The average American sends about 65.4 pounds of textiles to landfills every year. This is one of many signs of a seismic shift that has taken place in the fashion industry over the past 20 years. While western nations are preoccupied with “development” in the rest of the world, they rarely look at how their own corporations and consumers create the systems and incentives that motivate economic exploitation and labor abuse around the world.

In this thesis, I will examine how clothing retailers and consumers in the US and Europe responded to a number of different scandals involving the conditions of workers in the garment supply chain. I found that corporations shirked the demands of garment workers, unions and activists by framing the entire conversation around ethics in supply chains around the word “transparency” at the expense of considering what constitutes an ethical or an abusive job.

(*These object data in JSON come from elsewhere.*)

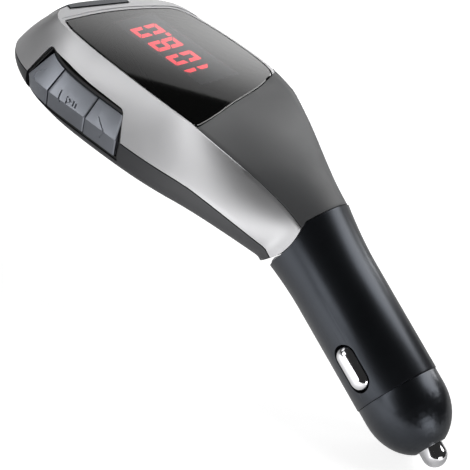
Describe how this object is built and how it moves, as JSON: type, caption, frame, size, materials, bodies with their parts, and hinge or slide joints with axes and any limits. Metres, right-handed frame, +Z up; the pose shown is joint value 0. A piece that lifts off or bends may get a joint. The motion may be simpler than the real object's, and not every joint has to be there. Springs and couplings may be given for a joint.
{
  "type": "car fm transmitter",
  "caption": "Bent 12 V plug with sprung contacts that carries a wide, tilting silver head with a digit display, side buttons and a charging socket",
  "frame": {"origin": "on the plug's axis, at the seam between the barrel and the nose cap", "axes": "+X from the head towards the plug, -Y the side with the buttons, +Z up from the level top of the head; the plug points down at 29 degrees"},
  "size_m": [0.1442, 0.0482, 0.0524],
  "materials": {
    "black_gloss": "polished black",
    "contact_metal": "bright nickel",
    "spring_steel": "drawn wire",
    "fuse_glass": "clear",
    "fuse_cap": "nickel plated",
    "pale_plastic": "moulded",
    "leaf_metal": "spring bronze",
    "board_green": "solder mask",
    "ferrite": "sintered",
    "grey_joint": "moulded light grey",
    "pin_steel": "turned",
    "silver_shell": "satin silver lacquer",
    "dark_shell": "satin dark grey lacquer",
    "spine": "satin dark grey",
    "window": "smoked acrylic",
    "display_case": "moulded black",
    "digit_red": "lit red",
    "tinned": "tinned",
    "can_metal": "sleeved can",
    "button_grey": "satin grey",
    "socket_white": "moulded white",
    "lead_red": "insulated wire"
  },
  "bodies": {
    "plug": {"barrel": "black_gloss", "nose_cap": "black_gloss", "nose_spring": "spring_steel", "fuse_tube": "pale_plastic", "side_spring_near": "leaf_metal", "side_spring_far": "leaf_metal", "plug_board": "board_green", "plug_coil": "ferrite", "knuckle": "grey_joint", "supply_leads": "lead_red"},
    "centre_contact": {"nose_contact": "contact_metal", "fuse_glass": "fuse_glass", "fuse_caps": "fuse_cap"},
    "near_contact": {"side_contact_near": "contact_metal"},
    "far_contact": {"side_contact_far": "contact_metal"},
    "head": {"tilt_pin": "pin_steel", "friction_washers": "pale_plastic", "top_shell": "silver_shell", "bottom_shell": "dark_shell", "spine_cover": "spine", "display_window": "window", "display_module": "display_case", "display_digits": "digit_red", "main_board": "board_green", "radio_chips": "display_case", "shield_can": "tinned", "capacitors": "can_metal", "microphone": "can_metal", "antenna_wire": "tinned", "button_frame": "display_case", "switches": "display_case", "socket_panel": "black_gloss", "socket_shell": "tinned", "socket_tongue": "socket_white", "shell_screws": "pin_steel"},
    "previous": {"button_previous": "button_grey", "plunger_previous": "button_grey"},
    "call": {"button_call": "button_grey", "plunger_call": "button_grey"},
    "next": {"button_next": "button_grey", "plunger_next": "button_grey"}
  },
  "joints": [
    {"name": "centre_contact_push", "type": "slide", "parent": "plug", "child": "centre_contact", "axis": [-0.8746, 0, 0.4848], "range_m": [0, 0.003], "stiffness_N_per_m": 600, "springref_m": -0.002, "deforming": ["nose_spring"]},
    {"name": "near_contact_push", "type": "slide", "parent": "plug", "child": "near_contact", "axis": [0, 1, 0], "range_m": [0, 0.001], "stiffness_N_per_m": 900, "springref_m": -0.001, "deforming": ["side_spring_near"]},
    {"name": "far_contact_push", "type": "slide", "parent": "plug", "child": "far_contact", "axis": [0, -1, 0], "range_m": [0, 0.001], "stiffness_N_per_m": 900, "springref_m": -0.001, "deforming": ["side_spring_far"]},
    {"name": "head_tilt", "type": "hinge", "parent": "plug", "child": "head", "pos_m": [-0.04644, 0, 0.02574], "axis": [0, -1, 0], "range_deg": [0, 7], "deforming": ["supply_leads"]},
    {"name": "previous_press", "type": "slide", "parent": "head", "child": "previous", "axis": [0, 1, 0], "range_m": [0, 0.0004], "stiffness_N_per_m": 2500, "springref_m": -0.0002},
    {"name": "call_press", "type": "slide", "parent": "head", "child": "call", "axis": [0, 1, 0], "range_m": [0, 0.0004], "stiffness_N_per_m": 2500, "springref_m": -0.0002},
    {"name": "next_press", "type": "slide", "parent": "head", "child": "next", "axis": [0, 1, 0], "range_m": [0, 0.0004], "stiffness_N_per_m": 2500, "springref_m": -0.0002}
  ]
}
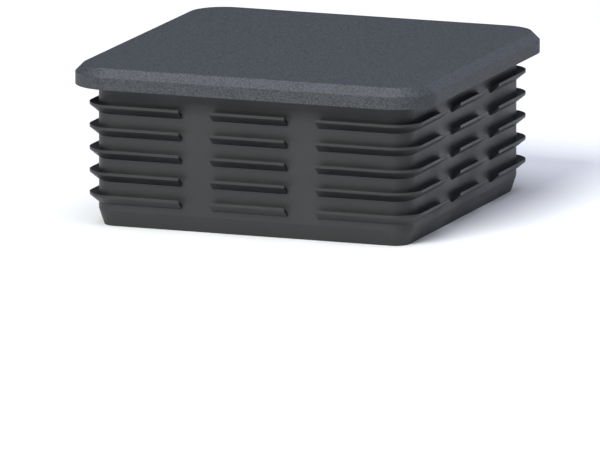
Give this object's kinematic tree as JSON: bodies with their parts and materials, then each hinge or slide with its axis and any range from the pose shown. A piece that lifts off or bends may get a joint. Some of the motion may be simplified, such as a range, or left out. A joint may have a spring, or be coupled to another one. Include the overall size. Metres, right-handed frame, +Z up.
{
  "type": "fence post cap",
  "caption": "Flat square post cap with rounded corners and a chamfered top edge, screwed to a finned plastic insert that pushes into a hollow square post.",
  "frame": {"origin": "centre of the seat plane, where the gasket rests on the post's end", "axes": "+Z up along the post's centre line, X and Y square to the cap's four sides"},
  "size_m": [0.07, 0.07, 0.03],
  "materials": {
    "powder_coat": "fine-textured matt anthracite powder coat on cast aluminium",
    "gasket_rubber": "matt black EPDM",
    "insert_plastic": "black moulded nylon with a fine spark-eroded texture",
    "screw_steel": "plain stainless steel, slightly brushed",
    "washer_steel": "stamped stainless steel"
  },
  "bodies": {
    "root": {"cap_cover": "powder_coat", "gasket": "gasket_rubber", "post_insert": "insert_plastic", "screw_1": "screw_steel", "screw_2": "screw_steel", "screw_3": "screw_steel", "screw_4": "screw_steel", "washer_1": "washer_steel", "washer_2": "washer_steel", "washer_3": "washer_steel", "washer_4": "washer_steel"}
  },
  "joints": []
}
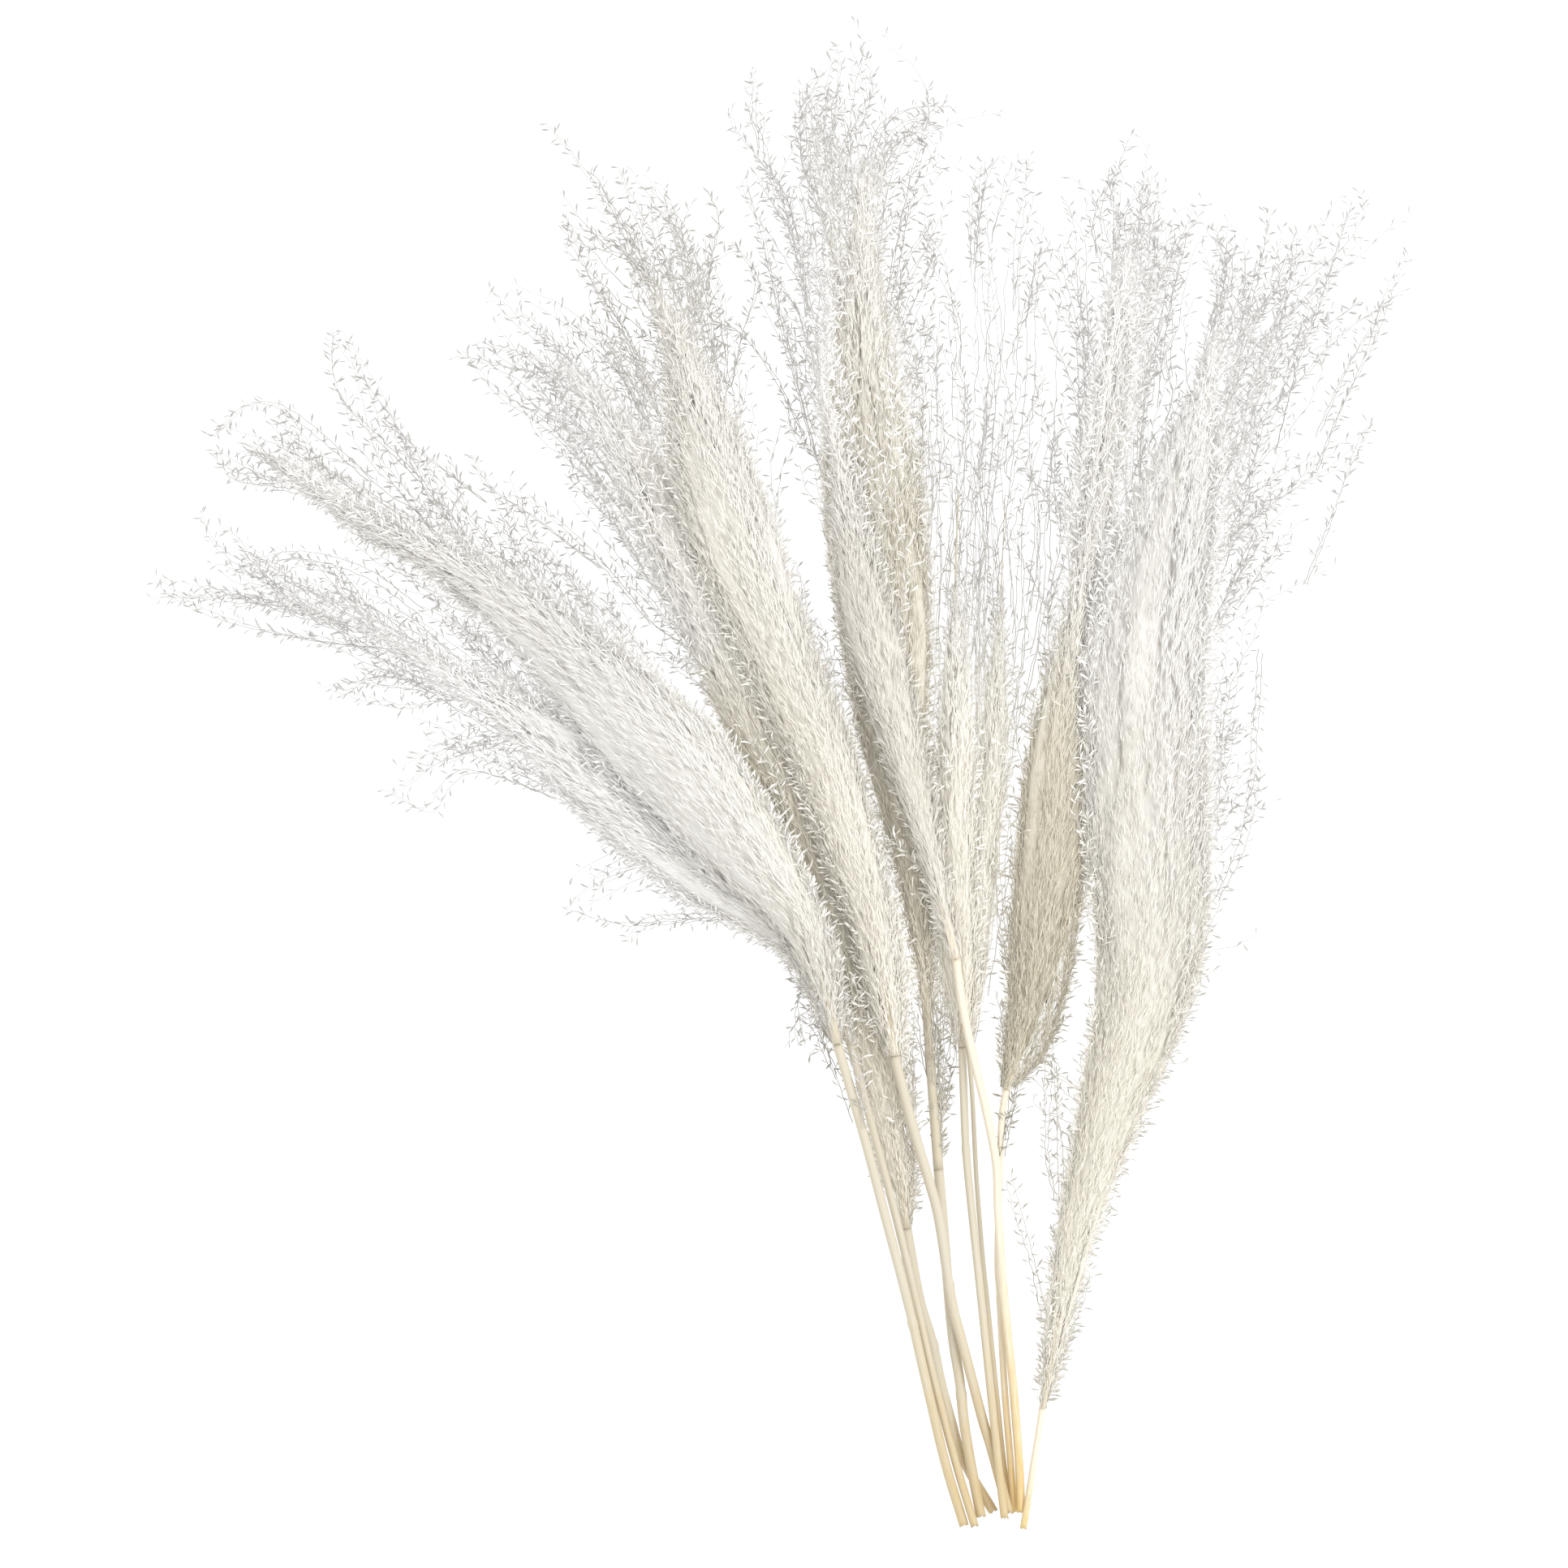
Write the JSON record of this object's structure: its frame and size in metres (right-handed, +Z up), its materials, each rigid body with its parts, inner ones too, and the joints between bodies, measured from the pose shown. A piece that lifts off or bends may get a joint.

In the first chapter, I examine how fast fashion retailers like H&M, Zara, Old Navy and Uniqlo communicate with consumers about their brands and supply chains. I pay particularly close attention to the large British clothing retailer, Primark, which has been involved in seven major labor abuse scandals over the past ten years Most fast fashion retailers promote a culture of excess in line with their business model that is based on young, middle and upper-class consumers buying new, cheap clothing constantly.

In chapter two, I look at a few of the major scandals that Primark has been involved in and how the company, workers, and consumers responded. I also examine how peer companies that sourced from the same factories or factories with similar conditions and issues responded to their own scandals. Primark and other companies point to their commitment to “transparency,” by selectively sharing some auditing data, but consistently failed to make real changes in their supply chains.

In chapter three, I compare fast fashion brands to conspicuous production brands, studying to what extent these companies with better intentions are able to successfully ensure better conditions in their supply chains. Different companies often struggled with the same issues but were more likely to make meaningful changes and improve conditions.

In the fourth chapter, I list a few of the main demands put forward by labor activists and unions and offer some suggestions for how companies and consumers could better enact and support these demands.

The clothing and textile industry has always been intricately bound up in slavery, capitalism, and environmental destruction. The demands of pollution and dwindling natural resources will strengthen the incentives for companies to further exploit workers. However, the impending crisis of climate change also provides an opportunity for a new ethics of clothing consumption that better compensates workers around the world and in the US.